> [GOAL OF THE EXERCISE]: Print each line exactly as it is given.

> [RECORDED INFORMATION]:
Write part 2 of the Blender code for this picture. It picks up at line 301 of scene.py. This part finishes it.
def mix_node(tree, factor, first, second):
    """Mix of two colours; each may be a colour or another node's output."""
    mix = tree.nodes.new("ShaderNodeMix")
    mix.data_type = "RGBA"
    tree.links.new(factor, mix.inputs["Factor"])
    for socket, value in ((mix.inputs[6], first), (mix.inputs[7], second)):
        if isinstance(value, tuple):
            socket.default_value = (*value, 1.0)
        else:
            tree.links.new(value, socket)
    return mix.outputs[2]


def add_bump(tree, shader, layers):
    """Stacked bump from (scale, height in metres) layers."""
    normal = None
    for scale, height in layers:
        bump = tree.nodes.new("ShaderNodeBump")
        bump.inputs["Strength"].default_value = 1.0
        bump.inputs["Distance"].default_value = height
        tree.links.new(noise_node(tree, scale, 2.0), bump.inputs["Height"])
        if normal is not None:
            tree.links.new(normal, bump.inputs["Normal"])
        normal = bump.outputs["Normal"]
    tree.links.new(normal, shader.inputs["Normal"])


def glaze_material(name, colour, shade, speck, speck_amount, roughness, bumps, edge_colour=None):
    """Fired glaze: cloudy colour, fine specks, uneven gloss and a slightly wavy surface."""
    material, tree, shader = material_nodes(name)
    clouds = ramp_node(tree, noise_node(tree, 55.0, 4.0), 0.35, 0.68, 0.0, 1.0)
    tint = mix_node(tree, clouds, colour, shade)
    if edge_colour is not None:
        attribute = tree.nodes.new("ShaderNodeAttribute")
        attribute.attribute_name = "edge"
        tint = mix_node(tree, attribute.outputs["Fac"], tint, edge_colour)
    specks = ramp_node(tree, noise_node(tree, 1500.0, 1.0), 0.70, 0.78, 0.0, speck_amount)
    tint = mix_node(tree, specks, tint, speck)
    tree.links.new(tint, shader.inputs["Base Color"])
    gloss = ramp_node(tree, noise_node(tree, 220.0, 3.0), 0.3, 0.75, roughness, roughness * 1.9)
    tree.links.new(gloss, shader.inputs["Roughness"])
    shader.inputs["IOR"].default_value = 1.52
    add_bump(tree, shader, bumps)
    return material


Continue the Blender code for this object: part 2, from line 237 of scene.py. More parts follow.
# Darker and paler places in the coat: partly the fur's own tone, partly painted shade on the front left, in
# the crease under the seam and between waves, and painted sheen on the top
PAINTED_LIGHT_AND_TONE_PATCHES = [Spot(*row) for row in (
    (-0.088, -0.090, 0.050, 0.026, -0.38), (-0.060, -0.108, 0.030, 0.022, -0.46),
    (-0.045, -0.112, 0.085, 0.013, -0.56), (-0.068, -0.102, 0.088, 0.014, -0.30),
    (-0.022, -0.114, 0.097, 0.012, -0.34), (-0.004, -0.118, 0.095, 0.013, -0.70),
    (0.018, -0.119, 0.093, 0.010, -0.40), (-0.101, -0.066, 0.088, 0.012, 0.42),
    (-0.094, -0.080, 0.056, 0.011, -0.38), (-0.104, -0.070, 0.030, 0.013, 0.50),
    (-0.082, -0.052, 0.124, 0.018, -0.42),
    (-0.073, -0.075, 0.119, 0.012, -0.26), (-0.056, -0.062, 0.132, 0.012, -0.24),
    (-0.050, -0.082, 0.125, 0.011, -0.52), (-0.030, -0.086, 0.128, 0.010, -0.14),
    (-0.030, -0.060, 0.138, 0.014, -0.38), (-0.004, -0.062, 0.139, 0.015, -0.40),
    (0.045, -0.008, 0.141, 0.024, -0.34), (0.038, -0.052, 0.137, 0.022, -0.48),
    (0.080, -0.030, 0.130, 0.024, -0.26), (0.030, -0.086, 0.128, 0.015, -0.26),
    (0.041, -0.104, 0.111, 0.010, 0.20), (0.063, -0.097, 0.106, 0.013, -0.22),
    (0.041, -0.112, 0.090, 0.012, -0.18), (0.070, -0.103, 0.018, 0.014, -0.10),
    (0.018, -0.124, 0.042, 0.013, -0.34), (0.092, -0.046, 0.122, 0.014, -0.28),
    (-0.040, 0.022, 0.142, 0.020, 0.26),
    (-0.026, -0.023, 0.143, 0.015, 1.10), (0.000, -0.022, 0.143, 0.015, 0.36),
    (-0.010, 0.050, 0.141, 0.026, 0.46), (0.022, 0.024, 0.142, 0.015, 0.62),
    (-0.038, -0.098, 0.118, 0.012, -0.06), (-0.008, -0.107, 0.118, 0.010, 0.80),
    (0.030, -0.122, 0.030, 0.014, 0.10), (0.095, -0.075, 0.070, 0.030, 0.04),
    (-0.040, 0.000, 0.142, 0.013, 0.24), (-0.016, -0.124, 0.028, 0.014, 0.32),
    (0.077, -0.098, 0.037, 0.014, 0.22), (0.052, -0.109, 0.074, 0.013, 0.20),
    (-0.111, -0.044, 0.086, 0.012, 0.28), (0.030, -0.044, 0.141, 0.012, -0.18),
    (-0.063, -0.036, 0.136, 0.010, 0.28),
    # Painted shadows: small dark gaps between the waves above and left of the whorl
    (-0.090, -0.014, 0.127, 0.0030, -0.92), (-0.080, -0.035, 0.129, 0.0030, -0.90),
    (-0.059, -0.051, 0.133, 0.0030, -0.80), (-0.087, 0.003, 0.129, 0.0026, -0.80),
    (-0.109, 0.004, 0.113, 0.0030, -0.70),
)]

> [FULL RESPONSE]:
Write part 2 of the Blender code for this picture. It picks up at line 301 of scene.py. This part finishes it.
def mix_node(tree, factor, first, second):
    """Mix of two colours; each may be a colour or another node's output."""
    mix = tree.nodes.new("ShaderNodeMix")
    mix.data_type = "RGBA"
    tree.links.new(factor, mix.inputs["Factor"])
    for socket, value in ((mix.inputs[6], first), (mix.inputs[7], second)):
        if isinstance(value, tuple):
            socket.default_value = (*value, 1.0)
        else:
            tree.links.new(value, socket)
    return mix.outputs[2]


def add_bump(tree, shader, layers):
    """Stacked bump from (scale, height in metres) layers."""
    normal = None
    for scale, height in layers:
        bump = tree.nodes.new("ShaderNodeBump")
        bump.inputs["Strength"].default_value = 1.0
        bump.inputs["Distance"].default_value = height
        tree.links.new(noise_node(tree, scale, 2.0), bump.inputs["Height"])
        if normal is not None:
            tree.links.new(normal, bump.inputs["Normal"])
        normal = bump.outputs["Normal"]
    tree.links.new(normal, shader.inputs["Normal"])


def glaze_material(name, colour, shade, speck, speck_amount, roughness, bumps, edge_colour=None):
    """Fired glaze: cloudy colour, fine specks, uneven gloss and a slightly wavy surface."""
    material, tree, shader = material_nodes(name)
    clouds = ramp_node(tree, noise_node(tree, 55.0, 4.0), 0.35, 0.68, 0.0, 1.0)
    tint = mix_node(tree, clouds, colour, shade)
    if edge_colour is not None:
        attribute = tree.nodes.new("ShaderNodeAttribute")
        attribute.attribute_name = "edge"
        tint = mix_node(tree, attribute.outputs["Fac"], tint, edge_colour)
    specks = ramp_node(tree, noise_node(tree, 1500.0, 1.0), 0.70, 0.78, 0.0, speck_amount)
    tint = mix_node(tree, specks, tint, speck)
    tree.links.new(tint, shader.inputs["Base Color"])
    gloss = ramp_node(tree, noise_node(tree, 220.0, 3.0), 0.3, 0.75, roughness, roughness * 1.9)
    tree.links.new(gloss, shader.inputs["Roughness"])
    shader.inputs["IOR"].default_value = 1.52
    add_bump(tree, shader, bumps)
    return material


Continue the Blender code for this object: part 2, from line 237 of scene.py. More parts follow.
# Darker and paler places in the coat: partly the fur's own tone, partly painted shade on the front left, in
# the crease under the seam and between waves, and painted sheen on the top
PAINTED_LIGHT_AND_TONE_PATCHES = [Spot(*row) for row in (
    (-0.088, -0.090, 0.050, 0.026, -0.38), (-0.060, -0.108, 0.030, 0.022, -0.46),
    (-0.045, -0.112, 0.085, 0.013, -0.56), (-0.068, -0.102, 0.088, 0.014, -0.30),
    (-0.022, -0.114, 0.097, 0.012, -0.34), (-0.004, -0.118, 0.095, 0.013, -0.70),
    (0.018, -0.119, 0.093, 0.010, -0.40), (-0.101, -0.066, 0.088, 0.012, 0.42),
    (-0.094, -0.080, 0.056, 0.011, -0.38), (-0.104, -0.070, 0.030, 0.013, 0.50),
    (-0.082, -0.052, 0.124, 0.018, -0.42),
    (-0.073, -0.075, 0.119, 0.012, -0.26), (-0.056, -0.062, 0.132, 0.012, -0.24),
    (-0.050, -0.082, 0.125, 0.011, -0.52), (-0.030, -0.086, 0.128, 0.010, -0.14),
    (-0.030, -0.060, 0.138, 0.014, -0.38), (-0.004, -0.062, 0.139, 0.015, -0.40),
    (0.045, -0.008, 0.141, 0.024, -0.34), (0.038, -0.052, 0.137, 0.022, -0.48),
    (0.080, -0.030, 0.130, 0.024, -0.26), (0.030, -0.086, 0.128, 0.015, -0.26),
    (0.041, -0.104, 0.111, 0.010, 0.20), (0.063, -0.097, 0.106, 0.013, -0.22),
    (0.041, -0.112, 0.090, 0.012, -0.18), (0.070, -0.103, 0.018, 0.014, -0.10),
    (0.018, -0.124, 0.042, 0.013, -0.34), (0.092, -0.046, 0.122, 0.014, -0.28),
    (-0.040, 0.022, 0.142, 0.020, 0.26),
    (-0.026, -0.023, 0.143, 0.015, 1.10), (0.000, -0.022, 0.143, 0.015, 0.36),
    (-0.010, 0.050, 0.141, 0.026, 0.46), (0.022, 0.024, 0.142, 0.015, 0.62),
    (-0.038, -0.098, 0.118, 0.012, -0.06), (-0.008, -0.107, 0.118, 0.010, 0.80),
    (0.030, -0.122, 0.030, 0.014, 0.10), (0.095, -0.075, 0.070, 0.030, 0.04),
    (-0.040, 0.000, 0.142, 0.013, 0.24), (-0.016, -0.124, 0.028, 0.014, 0.32),
    (0.077, -0.098, 0.037, 0.014, 0.22), (0.052, -0.109, 0.074, 0.013, 0.20),
    (-0.111, -0.044, 0.086, 0.012, 0.28), (0.030, -0.044, 0.141, 0.012, -0.18),
    (-0.063, -0.036, 0.136, 0.010, 0.28),
    # Painted shadows: small dark gaps between the waves above and left of the whorl
    (-0.090, -0.014, 0.127, 0.0030, -0.92), (-0.080, -0.035, 0.129, 0.0030, -0.90),
    (-0.059, -0.051, 0.133, 0.0030, -0.80), (-0.087, 0.003, 0.129, 0.0026, -0.80),
    (-0.109, 0.004, 0.113, 0.0030, -0.70),
)]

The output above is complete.